1. White House staffers confirmed for me this afternoon that they are backing Harry Reid's decision "100 percent." Now that's not to say they aren't a little nervous about it. I suspect that there are still some feelings by some people working in that building that progressives should have given up and rolled over, and let them cut a deal with Olympia Snowe on her trigger-written-never-to-trigger. That would have been easier than sweating what will undoubtedly be a very tough battle to get all 60 Democrats to go along with the rest of the party. But us irritating progressive folk got in the way of doing that, and now Obama knows it's time to stand and deliver. I believe my friends at the White House when they say they will do an all-out fight for this bill. They know that starting down this path, and not being able to pull it off, would be a huge embarrassment and destroy all the momentum we've built by making it this far. They are all-in, and know how much is at stake. Rahm Emanuel and Jim Messina are famous for twisting arms and doing everything in their power to get the votes that are needed, and now is their time to deliver.

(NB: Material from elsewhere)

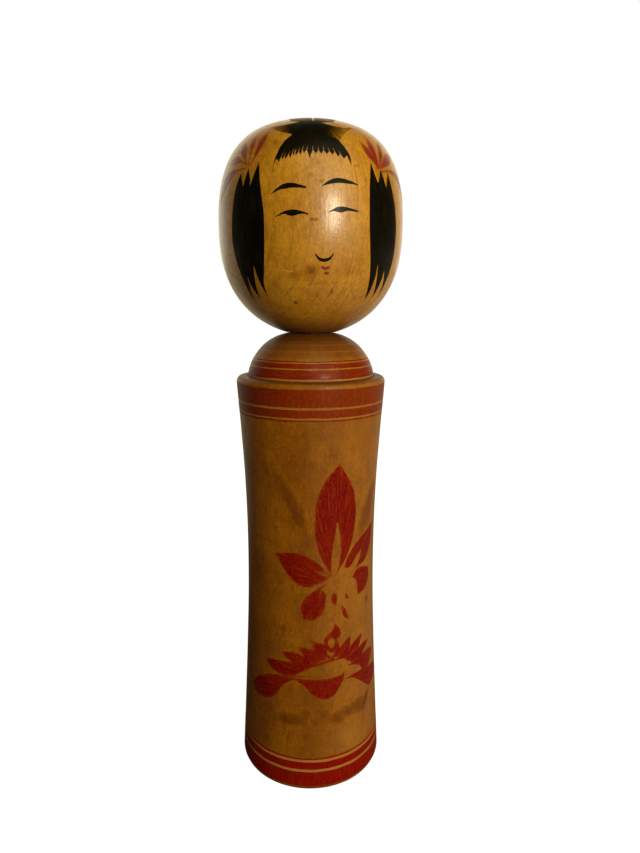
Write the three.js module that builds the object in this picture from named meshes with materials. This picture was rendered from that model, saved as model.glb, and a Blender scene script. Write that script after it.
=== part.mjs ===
// A Naruko kokeshi: a turned wooden doll in two pieces. The head carries its own neck tenon, and the
// tenon's swollen end is trapped in a socket that is wider inside than at its mouth, so the head turns
// all the way round on the body but doesn't pull off.
// Millimetres, +Z up. The origin is the centre of the base, and the doll faces -Y.
import * as THREE from "three";

// Driving dimensions.
const HEIGHT = 242; // eight sun
const HEAD_RADIUS = 32.75;
const HEAD_WIDEST_Z = 208.2;
const BASE_RADIUS = 27.85;
const WAIST_RADIUS = 24.7;
const SHOULDER_RADIUS = 27.7;
const LEDGE_Z = 155.25; // the flat ring round the foot of the dome
const DOME_RADIUS = 23.33;
const RIM_Z = 170.9; // the flat rim round the socket's mouth, where the head sits

// The joint.
const SEAT_GAP = 0.35; // between the head's seat and the rim
const RUNNING_GAP = 0.35; // between the tenon and the socket's wall
const NECK_RADIUS = 6.6;
const BEAD_RADIUS = 7.6; // the swollen end of the tenon
const TIP_RADIUS = 6.2;
const SEAT_RADIUS = 9.1; // outer edge of the head's flat seat
const RIM_RADIUS = 8.9;
const LIP_DEPTH = 3.9; // how far the socket's narrow mouth reaches down
const BEAD_SLOPE = 1.5; // height of the cone between neck and bead
const TENON_LENGTH = 16.85;
const SOCKET_DEPTH = 17;
const MOUTH_CHAMFER = 0.5;

// Small edges of the body.
const BASE_CHAMFER = 1;
const BASE_CHAMFER_INSET = 0.45;
const SHOULDER_ROUNDING = 1.8;
const GROOVE_DEPTH = 0.45;
const GROOVE_WIDTH = 0.7;

const TURNS = 60; // facets round the axis
const SQUASH_STEPS = 12; // points along each half of the head
const DOME_STEPS = 9;
const TRUNK_STEPS = 14;
const ROUNDING_STEPS = 3;

const point = (radius, z) => new THREE.Vector2(radius, z);

// A quarter of a rounded outline: radius R at its foot, closing on the axis at the given height, and
// squarer or rounder with the two powers. It runs from the radius "from" to the radius "to".
function roundedQuarter(radius, footZ, height, flank, crown, from, to, steps) {
  const shareAt = (r) => Math.pow(1 - Math.pow(r / radius, crown), 1 / flank);
  const start = Math.asin(shareAt(from));
  const end = Math.asin(shareAt(to));
  return Array.from({ length: steps + 1 }, (_, i) => {
    const share = Math.sin(start + ((end - start) * i) / steps);
    const r = radius * Math.pow(Math.max(1 - Math.pow(share, flank), 0), 1 / crown);
    return point(r, footZ + height * share);
  });
}

// The height that makes a rounded quarter pass through a given radius at a given distance from its foot.
const quarterHeight = (radius, flank, crown, r, rise) =>
  rise / Math.pow(1 - Math.pow(r / radius, crown), 1 / flank);

function arc(centreRadius, centreZ, size, startAngle, endAngle, steps) {
  return Array.from({ length: steps + 1 }, (_, i) => {
    const angle = startAngle + ((endAngle - startAngle) * i) / steps;
    return point(centreRadius + size * Math.cos(angle), centreZ + size * Math.sin(angle));
  });
}

function headProfile() {
  const seatZ = RIM_Z + SEAT_GAP;
  const neckEndZ = RIM_Z - LIP_DEPTH - SEAT_GAP;
  const beadZ = neckEndZ - BEAD_SLOPE;
  const tipZ = seatZ - TENON_LENGTH;
  const tenon = [
    point(0, tipZ),
    point(TIP_RADIUS - 0.5, tipZ),
    point(TIP_RADIUS, tipZ + 1.5),
    point(BEAD_RADIUS, beadZ - 4),
    point(BEAD_RADIUS, beadZ),
    point(NECK_RADIUS, neckEndZ),
    point(NECK_RADIUS, seatZ),
  ];
  const flank = 2.485;
  const crown = 1.963;
  const depth = quarterHeight(HEAD_RADIUS, flank, crown, SEAT_RADIUS, HEAD_WIDEST_Z - seatZ);
  const cheeks = roundedQuarter(
    HEAD_RADIUS, HEAD_WIDEST_Z, -depth, flank, crown, SEAT_RADIUS, 0.9999 * HEAD_RADIUS, SQUASH_STEPS,
  );
  cheeks.pop();
  const top = roundedQuarter(
    HEAD_RADIUS, HEAD_WIDEST_Z, HEIGHT - HEAD_WIDEST_Z, 2.42, 3.18, HEAD_RADIUS, 0, SQUASH_STEPS,
  );
  return [...tenon, ...cheeks, ...top];
}

// The trunk's side, from the base chamfer to the shoulder: widest at both ends, with a long waist.
function trunkProfile(topZ) {
  const waist = new THREE.SplineCurve([
    point(BASE_RADIUS, BASE_CHAMFER),
    point(WAIST_RADIUS + 2.25, 20),
    point(WAIST_RADIUS + 1.05, 46),
    point(WAIST_RADIUS + 0.15, 72),
    point(WAIST_RADIUS + 0.05, 96),
    point(WAIST_RADIUS + 0.65, 117),
    point(WAIST_RADIUS + 1.6, 133),
    point(SHOULDER_RADIUS, topZ),
  ]);
  return waist.getPoints(TRUNK_STEPS);
}

function bodyProfile() {
  const base = [point(0, 0), point(BASE_RADIUS - BASE_CHAMFER_INSET, 0)];
  const shoulderZ = LEDGE_Z - SHOULDER_ROUNDING;
  const shoulder = arc(
    SHOULDER_RADIUS - SHOULDER_ROUNDING, shoulderZ, SHOULDER_ROUNDING, 0, Math.PI / 2, ROUNDING_STEPS,
  );
  const groove = [
    point(DOME_RADIUS + GROOVE_WIDTH, LEDGE_Z),
    point(DOME_RADIUS + GROOVE_WIDTH / 2, LEDGE_Z - GROOVE_DEPTH),
  ];
  const domeFootZ = LEDGE_Z + 0.7;
  const flank = 1.496;
  const crown = 2.955;
  const domeHeight = quarterHeight(DOME_RADIUS, flank, crown, RIM_RADIUS, RIM_Z - domeFootZ);
  const dome = roundedQuarter(
    DOME_RADIUS, domeFootZ, domeHeight, flank, crown, DOME_RADIUS, RIM_RADIUS, DOME_STEPS,
  );
  const mouth = NECK_RADIUS + RUNNING_GAP;
  const chamber = BEAD_RADIUS + RUNNING_GAP;
  const lipEndZ = RIM_Z - LIP_DEPTH;
  const floorZ = RIM_Z - SOCKET_DEPTH;
  const socket = [
    point(mouth + MOUTH_CHAMFER, RIM_Z),
    point(mouth, RIM_Z - MOUTH_CHAMFER),
    point(mouth, lipEndZ),
    point(chamber, lipEndZ - BEAD_SLOPE),
    point(chamber, lipEndZ - BEAD_SLOPE - 4.4),
    point(TIP_RADIUS + RUNNING_GAP, floorZ + 1.5),
    point(TIP_RADIUS + RUNNING_GAP - 0.5, floorZ),
    point(0, floorZ),
  ];
  const trunk = trunkProfile(shoulderZ);
  trunk.pop();
  return [...base, ...trunk, ...shoulder, ...groove, point(DOME_RADIUS, LEDGE_Z), ...dome, ...socket];
}

// Turns a profile of (radius, z) about the +Z axis.
function turned(name, profile, material) {
  const geometry = new THREE.LatheGeometry(profile, TURNS);
  geometry.rotateX(Math.PI / 2);
  const mesh = new THREE.Mesh(geometry, material);
  mesh.name = name;
  return mesh;
}

const headWood = new THREE.MeshStandardMaterial({ color: 0xc58a3a, roughness: 0.38, metalness: 0 });
const bodyWood = new THREE.MeshStandardMaterial({ color: 0xa9671f, roughness: 0.42, metalness: 0 });

const doll = new THREE.Group();
doll.name = "kokeshi_doll";
doll.add(turned("body", bodyProfile(), bodyWood));
doll.add(turned("head", headProfile(), headWood));

export default doll;
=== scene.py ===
"""The looks of a Naruko kokeshi, a turned wooden doll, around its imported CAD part.

The head and the body are turned again here with fine facets. Each brush stroke, dyed band and lock of hair
is a thin closed film that lies on the wood. Lengths are in millimetres until a mesh is made. Azimuths are in
degrees, 0 at the doll's front and positive towards +X, and a reach is a length down the head from its top.
"""

import math

import bpy
import numpy as np
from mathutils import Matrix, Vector
from mathutils.geometry import delaunay_2d_cdt


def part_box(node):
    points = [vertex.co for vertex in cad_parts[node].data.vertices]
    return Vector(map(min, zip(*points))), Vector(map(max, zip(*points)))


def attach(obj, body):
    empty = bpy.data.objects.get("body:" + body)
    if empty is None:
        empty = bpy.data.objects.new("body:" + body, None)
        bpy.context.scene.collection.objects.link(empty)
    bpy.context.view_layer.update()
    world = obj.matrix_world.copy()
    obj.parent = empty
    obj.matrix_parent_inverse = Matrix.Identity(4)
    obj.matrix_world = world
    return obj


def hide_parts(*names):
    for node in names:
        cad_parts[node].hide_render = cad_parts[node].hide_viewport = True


MM = 0.001

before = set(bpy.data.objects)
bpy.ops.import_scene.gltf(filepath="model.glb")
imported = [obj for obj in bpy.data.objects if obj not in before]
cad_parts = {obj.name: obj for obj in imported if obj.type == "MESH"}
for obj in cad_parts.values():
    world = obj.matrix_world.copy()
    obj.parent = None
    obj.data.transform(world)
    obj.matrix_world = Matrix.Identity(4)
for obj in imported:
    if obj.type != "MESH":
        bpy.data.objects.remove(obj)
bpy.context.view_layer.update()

# Sizes of the two turned pieces, as the CAD part has them.
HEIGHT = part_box("head")[1].z / MM
HEAD_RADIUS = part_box("head")[1].x / MM
HEAD_WIDEST_Z = 208.2
BASE_RADIUS = 27.85
WAIST_RADIUS = 24.7
SHOULDER_RADIUS = 27.7
LEDGE_Z = 155.25
DOME_RADIUS = 23.33
DOME_FOOT_Z = LEDGE_Z + 0.7
RIM_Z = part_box("body")[1].z / MM
RIM_RADIUS = 8.9
SEAT_Z = RIM_Z + 0.35
SEAT_RADIUS = 9.1
SHOULDER_ROUNDING = 1.8
BASE_CHAMFER = 1.0
CHAMFER_WIDTH = 0.45
GROOVE_WIDTH = 0.7
GROOVE_DEPTH = 0.45
# Places on the trunk's side: height, and radius past the waist's.
TRUNK_STATIONS = ((20, 2.25), (46, 1.05), (72, 0.15), (96, 0.05), (117, 0.65), (133, 1.6))
CHEEKS = (2.485, 1.963)  # powers of the head's outline at its flank and crown, below its widest
HEAD_TOP = (2.42, 3.18)  # the same above it
DOME = (1.496, 2.955)

# The joint that is hidden inside.
TENON_TIP_Z = SEAT_Z - 16.85
TENON_TIP_RADIUS = 5.7
TENON_RADIUS = 6.6
BEAD_RADIUS = 7.6
MOUTH_RADIUS = 6.95
CHAMBER_RADIUS = 7.95
SOCKET_FLOOR_Z = 153.9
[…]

2. The entire progressive movement has to go all-in supporting an up or down vote on health care reform. We should try to strengthen this bill with an amendment strategy on the floor, and we should be prepared to fight for a strong, tough negotiation strategy in conference committee. But first, we should be putting every ounce of work, dollars, and muscle we can to convince all the Democrats in the Senate to support Reid on the cloture vote in the Senate. The White House and Reid are on the line to deliver, but so are we. This is a history- making fight, one of those huge moments in American history, and if we win, this progressive movement will be written about in the history books the way the big change movements of the 1960s, 1930s, 1900s, and 1860s are. This is our time to deliver, too.

3. Senate Democrats who are reluctant to support this need to be clear: there are plenty of things none of us like in this big, sprawling bill. Personally, I think the idea that states could opt out of the public option is a tragedy, and I will fight for a better bill in conference committee. There are plenty of other provisions I don't love as well. But to step on history, to stop the entire rest of the Democratic party from making history because you don't like one provision in a bill, is fundamentally wrong. Go ahead and vote against it on an up or down vote, but do not stop this incredibly important, incredibly historic bill with a filibuster. And as a loyal Democrat who wants all Democrats to win, I want you waverers to be very clear about the political consequences. There is a huge political upside to supporting Reid on cloture, and an even bigger downside to not doing so. I don't speak for the entire progressive movement at all, but I have spent my life working in it, and have a pretty good sense of it, and I will tell you this: this is of truly massive importance to progressives. If you think this is just another issue, you are dead wrong. You will be helping yourself an enormous amount with progressives by letting this vote happen, and letting the Democratic party and the president get a huge win. It would be harder to raise money for anyone running a primary against you and easier to get our help in any tough general election you might face. On the other hand, if you screw us on this issue, you are opening yourself up for enormous political problems. The odds of serious primaries, with a ton of funding, go up dramatically, just as the odds of ever getting help in a tough general election fight go steeply down. The likelihood of people and organizations trying to block anything politically you are trying to get for your state go up exponentially, from judges you are trying to get appointed to highway money you are trying to get. Look, I am not trying to make threats here at all, I am just a lowly consultant. What I am suggesting is that everyone in the progressive movement is going to have very, very long memories about this highest of high priorities for us.